Joanna Piotrowska (Warsaw, Poland, 1985), lives and works in London. Recent solo exhibitions include: Dawid Radziszewski Gallery, Art Basel Statements (2017); Southard Reid, London (2017); Galeria Madragoa, Lisbon (2016); and Ethnographic Museum, Krakow, Poland (2015). Selected group exhibitions include: MoMA, New York (2018); 10th Berlin Biennale for Contemporary Art, Berlin, (2018); Kunstalle Wien, Vienna (2018); Museum Marres, Maastricht, (2018); Gateway, Abu Dhabi, (2018); Sadie Coles, London (2017); Fondazione Prada Osservatorio, Milan (2016); Northern Gallery of Contemporary Art, Sunderland, U.K. (2015); Hayward Gallery, London (2014); and ICA, London (2013). In 2014 MACK Books published her first project, Frowst, and in 2017 Humboldt Books published her second publication, Frantic. Piotrowska will have solo exhibitions at the Tate Britain in London and at Kunsthalle Basel this year.

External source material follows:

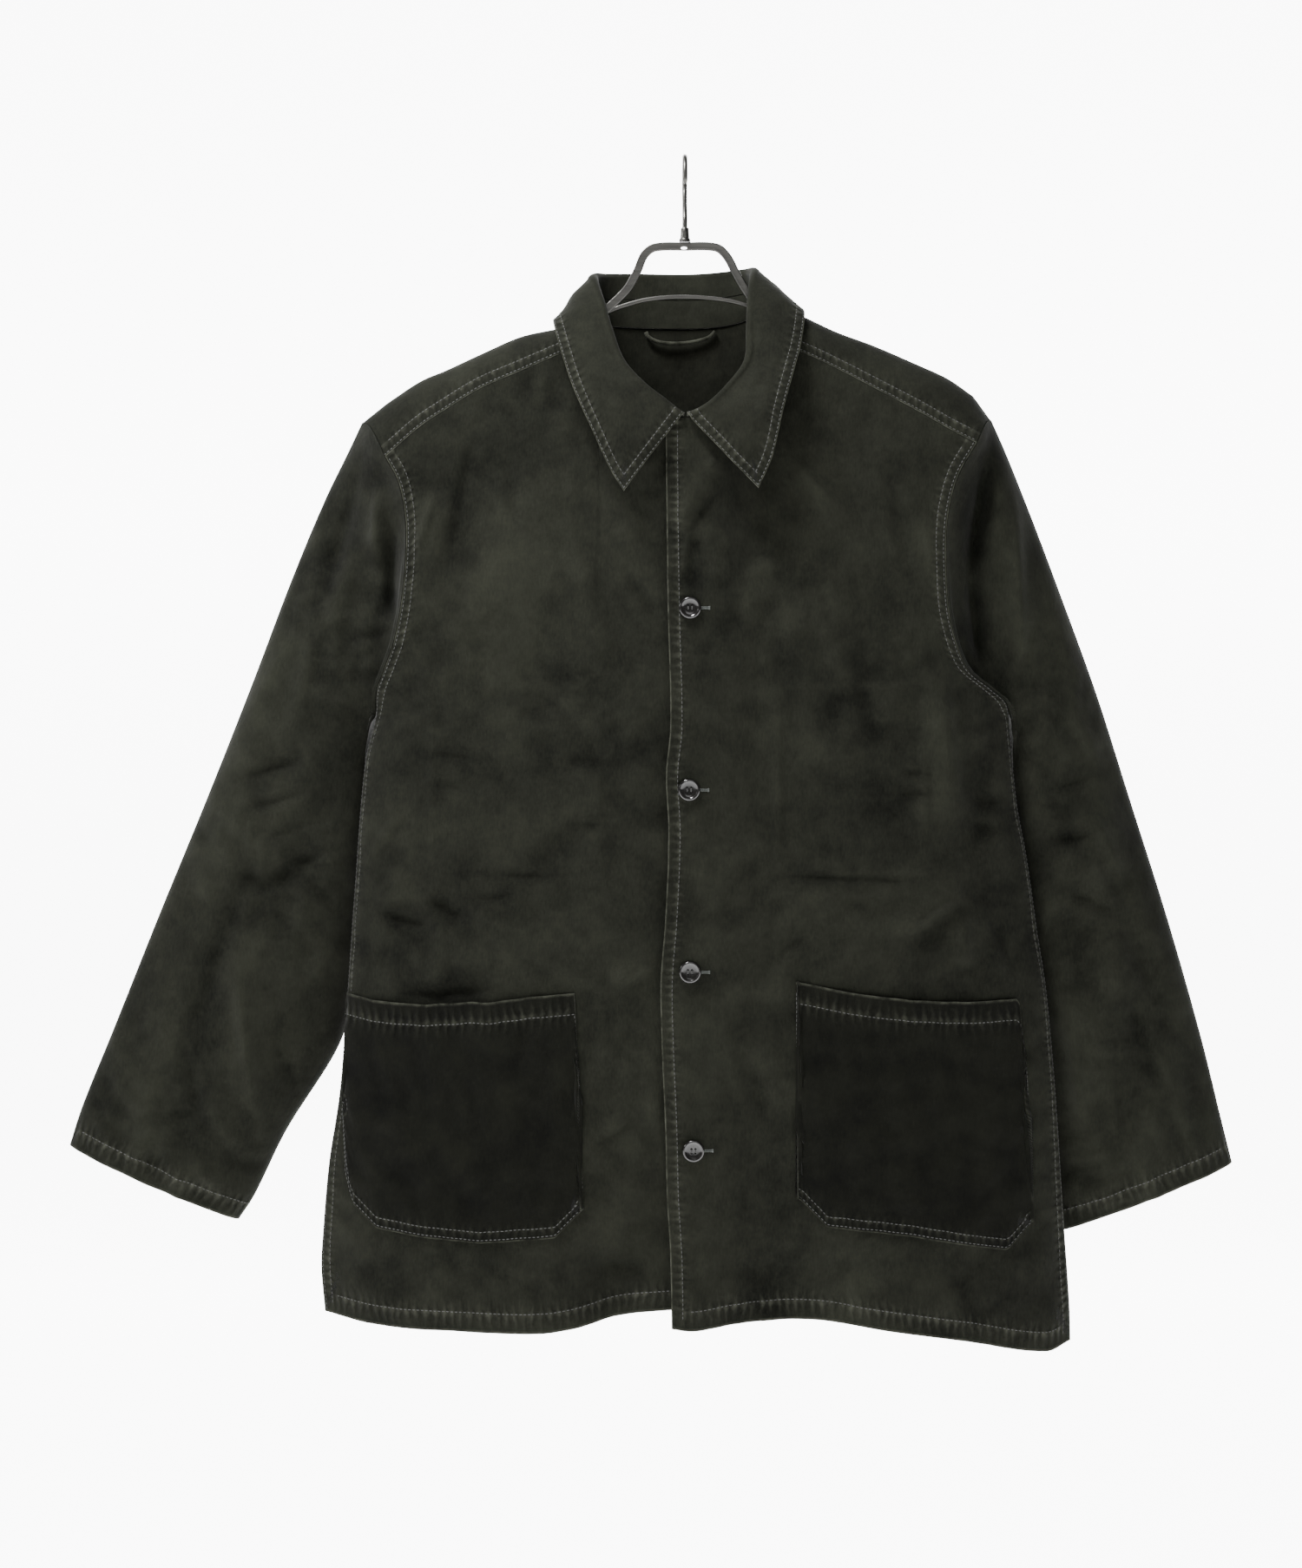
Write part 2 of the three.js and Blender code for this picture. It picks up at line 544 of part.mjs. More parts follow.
for (const angle of [180, 135, 90, 45, 0]) {
  const [along, up] = [cos(angle * PI / 180), sin(angle * PI / 180)];
  leafRows.push(stations.map(({ centre, out, rise, roll }) =>
    add(add(centre, out, along * roll), rise, up * roll)));
}
for (const t of [0.2, 0.4, 0.6, 0.8, 1]) {
  leafRows.push(stations.map(({ centre, out, roll, edge }) => {
    const start = add(centre, out, roll);
    return add(add(start, add(edge, start, -1), t), out, LEAF_BOW * sin(PI * t));
  }));
}

const wasm = await Module();
wasm.setup();
function solid(geometry) {
  const bare = geometry.clone();
  for (const name of ['normal', 'uv']) bare.deleteAttribute(name);
  const merged = mergeVertices(bare);
  return new wasm.Manifold(new wasm.Mesh({
    numProp: 3,
    vertProperties: new Float32Array(merged.attributes.position.array),
    triVerts: new Uint32Array(merged.index.array),
  }));
}
function geometryOf(manifold) {
  const mesh = manifold.getMesh();
  const geometry = new THREE.BufferGeometry();
  geometry.setAttribute('position', new THREE.Float32BufferAttribute(mesh.vertProperties, 3));
  geometry.setIndex(Array.from(mesh.triVerts));
  return geometry;
}

const colours = { cloth: 0x2b2c26, collar: 0x2e2f28, pocket: 0x1e1f1a, button: 0x14120f, steel: 0xb9b7b1 };
const jacket = new THREE.Group();
function place(name, geometry, colour, roughness = 0.95, metalness = 0) {
  const material = new THREE.MeshStandardMaterial({ color: colours[colour], roughness, metalness });
  const mesh = new THREE.Mesh(geometry, material);
  mesh.name = name;
  jacket.add(mesh);
  return mesh;
}

const sheets = {};
for (const side of ['right', 'left']) {
  const flip = side === 'right';
  sheets[`front_${side}`] = { rows: body[side].front, flip };
  sheets[`shoulder_${side}`] = { rows: body[side].shoulder, flip };
  sheets[`back_${side}`] = { rows: body[side].back, flip: !flip };
  sheets[`sleeve_${side}`] = { rows: sleeveGrid(side), flip };
}
const bodyWays = gather(Object.values(sheets));
place('back', wall([sheets.back_right, sheets.back_left, sheets.shoulder_right, sheets.shoulder_left],
  bodyWays, CLOTH), 'cloth');
for (const side of ['right', 'left']) {
  const front = wall([sheets[`front_${side}`]], bodyWays, CLOTH);
  place(`front_${side}`, front, 'cloth');
  const away = side === 'right' ? -SLEEVE_GAP : SLEEVE_GAP;
  const arm = solid(wall([sheets[`sleeve_${side}`]], bodyWays, CLOTH)).translate([away, 0, 0]);
  let trimmed = arm;
  for (const shift of [[0, 0, 0], [sign(away) * SEAM, 0, 0], [0, -SEAM, -SEAM]]) {
    trimmed = trimmed.subtract(solid(front).translate(shift));
  }
  const largest = trimmed.decompose().sort((p, q) => q.volume() - p.volume())[0];
  place(`sleeve_${side}`, geometryOf(largest), 'cloth');
}
for (const [name, rows] of [['collar_stand', standRows], ['collar_leaf', leafRows]]) {
  const sheet = { rows, flip: false };
  place(name, wall([sheet], gather([sheet]), COLLAR_CLOTH), 'collar');
}

// The patch pockets: an outline cut from a wall that follows the front, lifted a little at the mouth.
const pockets = {
  right: { lift: 3, centre: -170, outline: table('x z', [
    [-267, -661.5], [-246, -666], [-203, -669.5], [-155, -667], [-120, -662], [-85, -658.8],
    [-82, -740], [-80.3, -828], [-102, -850], [-160, -854.5], [-205, -851], [-242, -845],
    [-262.5, -826], [-269, -794], [-270, -750]]) },
  left: { lift: 3, centre: 176, outline: table('x z', [
    [86, -650], [102, -653], [129, -658.5], [176, -665], [218, -667], [263, -665], [269, -728],
    [272.5, -841], [252.5, -862], [176, -849.5], [111, -842], [87.5, -818], [86.5, -697]]) },
};
for (const side of ['right', 'left']) {
  const { lift, centre, outline } = pockets[side];
  const rows = body[side].front.slice(2, 12);
  const mouth = outline[0].z;
  const raise = ([x, , z]) => CLOTH + SEAM
    + lift * ease(mouth - 60, mouth + 5, z) * ease(95, 15, abs(x - centre));
  const sheet = { rows, flip: side === 'right' };
  const slab = wall([sheet], bodyWays, CLOTH, raise);
  const patch = new THREE.Shape(outline.map(({ x, z }) => new THREE.Vector2(x, z)));
  const cutter = new THREE.ExtrudeGeometry(patch, { depth: 120, bevelEnabled: false });
  cutter.rotateX(PI / 2);
  place(`pocket_${side}`, geometryOf(solid(slab).intersect(solid(cutter))), 'pocket');
}

// Buttons, lying on the over front.
const BUTTON = { radius: 8.6, thick: 3 };
const buttons = table('x z', [[3.4, -359.5], [2.7, -500.8], [3.4, -642.3], [6.1, -781.3]]);
const { radius, thick } = BUTTON;
const profile = table('r h', [[0, 0], [radius - 1.2, 0], [radius, 0.9], [radius, 2], [radius - 0.8, thick],
  [radius - 2, thick], [radius - 3, thick - 1], [0, thick - 1.2]]);
buttons.forEach(({ x, z }, i) => {
  const disc = new THREE.LatheGeometry(profile.map(({ r, h }) => new THREE.Vector2(r, h)), 16);
  const mesh = place(`button_${i + 1}`, disc, 'button', 0.3);
  const part = (z + 920) / (UNDERARM + 920);
  const rowAt = part <= 1 ? part : 1 + (z - UNDERARM) / (NECK_FRONT - UNDERARM);
  const edge = read(frontEdge.left, 'z', z, 'x');
  const u = (x - edge) / (sidePoint('left', rowAt, -1)[0] - edge);
  const spot = frontForm('left', u, rowAt);
  mesh.rotation.x = PI;
  mesh.position.set(x, spot[1] - SEAM - 0.3, z);
});

// The hanging loop, a cord sewn to the back neck seam.
const loop = table('x y z', [[-31, 37, -131], [-29, 37, -135], [-20, 38, -139], [-6, 38.8, -140],
  [8, 38.8, -138.5], [20, 38, -135], [25, 37.2, -130.5]]);
const cord = new THREE.CatmullRomCurve3(loop.map(({ x, y, z }) => new THREE.Vector3(x, y, z)));
const round = (r, sides) => new THREE.Shape(Array.from({ length: sides }, (_, i) =>
  new THREE.Vector2(r * cos(2 * PI * i / sides), r * sin(2 * PI * i / sides))));
place('hanging_loop', new THREE.ExtrudeGeometry(round(1.6, 8),
  { steps: 18, bevelEnabled: false, extrudePath: cord }), 'cloth');

// The hanger: a flat steel bar bent over the neck, a thinner bar welded across below the arch, and a
// wire hook in a ferrule.
const BAR = { high: 6.5, thick: 3, corner: 0.8 };
const arch = table('x z', [[-73, -130.5], [-63, -119.8], [-46, -103], [-38, -89], [-32, -75.5],
  [-24, -69.8], [0, -69], [25, -69.8], [33.5, -77], [40.5, -90], [49, -104.5], [58.2, -116]]);
const BAR_END = 216;        // the bar ends this far out, inside the sleeve heads
const BAR_BELOW = BAR.high / 2 + CLOTH + 2.2;
function shoulderBar(side) {
  const path = [];
  for (let t = side === 'right' ? 0.07 : 0.05; t < 1; t += 0.075) {
    const [x, , z] = crestPoint(side, mix(NECK_AT[side], 1, t));
    if (abs(x) < BAR_END) path.push({ x, z: z - BAR_BELOW });
  }
  return path;
}
const barPath = [...shoulderBar('right').reverse(), ...arch, ...shoulderBar('left')];
const bracePath = table('x z', [[-64, -122], [-50, -116.5], [-30, -111.2], [-5, -109], [20, -110],
  [40, -113], [55, -117.5], [66, -121]]);

function flatBar(path, high, deep, steps) {
  const line = new THREE.CatmullRomCurve3(path.map(({ x, z }) => new THREE.Vector3(x, 0, z)));
  const c = BAR.corner;
  const [a, b] = [high / 2, deep / 2];
  const section = [[a, b - c], [a - c, b], [c - a, b], [-a, b - c], [-a, c - b], [c - a, -b], [a - c, -b],
    [a, c - b]];
  const count = section.length;
  const points = [];
  const faces = [];
  for (let i = 0; i <= steps; i += 1) {
    const at = line.getPointAt(i / steps);
    const along = line.getTangentAt(i / steps);
    for (const [up, out] of section) points.push([at.x - along.z * up, out, at.z + along.x * up]);
    for (let k = 0; k < count && i > 0; k += 1) {
      const [p, q] = [(i - 1) * count + k, (i - 1) * count + (k + 1) % count];
      faces.push([p, q + count, q], [p, p + count, q + count]);
    }
  }
  for (let k = 1; k < count - 1; k += 1) {
    faces.push([0, k, k + 1], [steps * count, steps * count + k + 1, steps * count + k]);
  }
  return shape(points, faces);
}
const arms = solid(flatBar(barPath, BAR.high, BAR.thick, 48));
const brace = solid(flatBar(bracePath, 3, 2.4, 14));
const FERRULE = { wide: 4.5, narrow: 3.2, bottom: -65.4, top: -54.4 };
place('hanger_bar', geometryOf(arms.add(brace)), 'steel', 0.35, 1);

const ferrule = new THREE.LatheGeometry([[0, FERRULE.bottom], [FERRULE.wide, FERRULE.bottom],
  [FERRULE.wide, FERRULE.bottom + 2.5], [FERRULE.narrow, FERRULE.top], [0, FERRULE.top]]
  .map(([r, h]) => new THREE.Vector2(r, h)), 20);
place('hanger_ferrule', ferrule, 'steel', 0.35, 1).rotation.x = PI / 2;

const HOOK = { wire: 2, radius: 18, centre: -16 };
const crown = (angle) => new THREE.Vector3(0, HOOK.radius * cos(angle * PI / 180),
  HOOK.centre + HOOK.radius * sin(angle * PI / 180));
const hookLine = new THREE.CatmullRomCurve3([new THREE.Vector3(0, 0, FERRULE.top + SEAM),
  new THREE.Vector3(0, 0, -47), new THREE.Vector3(0, 4.5, -39), new THREE.Vector3(0, 11, -31),
  ...[-22, 0, 30, 60, 90, 120, 150, 180, 205].map(crown)], false, 'centripetal');
place('hanger_hook', new THREE.ExtrudeGeometry(round(HOOK.wire, 8),
  { steps: 32, bevelEnabled: false, extrudePath: hookLine }), 'steel', 0.35, 1);

export default jacket;
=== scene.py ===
import math
import bpy
import numpy as np
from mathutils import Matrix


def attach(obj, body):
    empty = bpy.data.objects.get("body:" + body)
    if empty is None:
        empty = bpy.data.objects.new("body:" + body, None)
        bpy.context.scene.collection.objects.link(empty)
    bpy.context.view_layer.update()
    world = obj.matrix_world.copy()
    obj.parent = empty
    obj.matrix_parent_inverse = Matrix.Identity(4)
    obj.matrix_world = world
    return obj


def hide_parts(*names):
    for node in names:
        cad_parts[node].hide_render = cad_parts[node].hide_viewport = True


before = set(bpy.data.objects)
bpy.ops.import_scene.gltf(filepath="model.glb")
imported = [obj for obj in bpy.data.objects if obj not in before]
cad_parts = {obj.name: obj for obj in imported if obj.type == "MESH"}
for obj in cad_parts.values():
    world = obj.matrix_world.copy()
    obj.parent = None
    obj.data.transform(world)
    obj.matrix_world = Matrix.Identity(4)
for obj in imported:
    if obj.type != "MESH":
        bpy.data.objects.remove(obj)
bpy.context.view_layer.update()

# The camera, the white sweep and the lights.
# A level camera a little over two metres in front of the jacket, at the height of its middle,
# with a pale paper sweep well behind it and large soft lights above and beside the camera.
MM = 0.001
PIXEL = 0.69 * MM
FRAME_HIGH = 1806
CAMERA_AWAY = 2.2
CAMERA_X, CAMERA_Z = -26.9 * MM, -496.1 * MM
camera_data = bpy.data.cameras.new("camera")
camera_data.sensor_width = 36
camera_data.lens = 36 * CAMERA_AWAY / (FRAME_HIGH * PIXEL)
camera = bpy.data.objects.new("camera", camera_data)
camera.location = (CAMERA_X, -CAMERA_AWAY, CAMERA_Z)
camera.rotation_euler = (math.radians(90), 0, 0)
bpy.context.scene.collection.objects.link(camera)
bpy.context.scene.camera = camera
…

Jesse Wine (Chester, England, 1983), lives and works in New York. Recent solo exhibitions include: Simone Subal Gallery, New York (2017), Gemeentemuseum, Den Haag, The Netherlands (2016); Mary Mary, Glasgow, Scotland, UK (2016); and Soy Capitán, Berlin (2016). Selected group exhibitions include: Fortes D’Aloia & Gabriel, Rio de Janeiro (2017); Boca Raton Museum of Art, Florida (2017); Battersea Power Station and CASS Sculpture Foundation – Powerhouse Commission, London (2017); TATE St Ives, Cornwall (2017); Parrasch Heijnen, Los Angeles (2017); Museum of Cambridge, Cambridge (2017); Walker Art Gallery, Liverpool (2017); Andrea Rosen Gallery, New York, (2016); and Fundament Foundation, Tilburg, The Netherlands (2016). Jesse will have his first institutional solo show in the United States at SculptureCenter in New York in 2020.